Though I have published non-fiction, novels alone excite my ambitions; not plays, short stories, poems, manifestos, sermons. My novels have been appreciated, if not always enjoyed, more by critics than the reading public, which shows no sign of enjoying them at all. This must be partly due to my obsession with language and speculation at the expense of narrative, however much I relish narrative in others. Today I take narrative more seriously, though still relying, perhaps over-relying, on descriptive colour, unexpected imagery, the bizarre and curious, no formula for popular success. The Game and the Ground, The Tournament, Lancelot, and Quintet, have succeeded the most in expressing initial vision and valid situation in fairly accessible terms. Others—A Verdict of Treason, A Sort of Forgetting—had interesting and provocative material, clumsily handled.
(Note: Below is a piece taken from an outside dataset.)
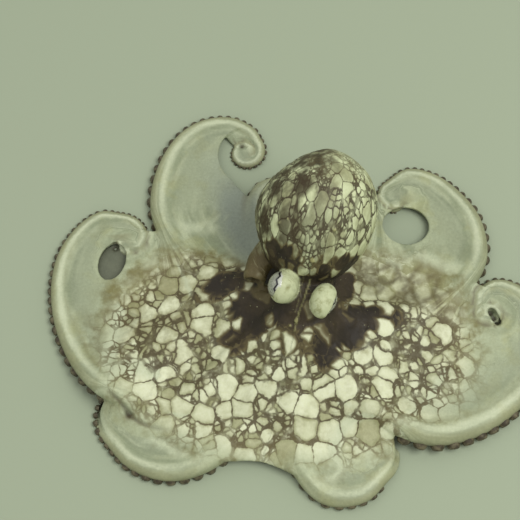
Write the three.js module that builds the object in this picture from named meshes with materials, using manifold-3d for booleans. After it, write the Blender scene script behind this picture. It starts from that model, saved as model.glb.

The Story Teller, my own favourite, failed through excess of ambition, A Little Madness and Sources of Unrest, through too little.

My novels range in time from the second millennium BC, to AD 1986. They share the effect of time, and the apparently forgotten or exterminated on the present, time transmuting, distorting, travestying, ridiculing facts and ideas, loves and hates, generous institutions and renowned reputations. I was long impressed by the woeful distinction between the historical Macbeth and Shakespeare's: by the swift transformation of E.M. Forster's very English Mrs. Moore into an Indian goddess. Such phenomena relate very immediately to my own work, in which myth can be all too real, and the real degenerate into fantasy.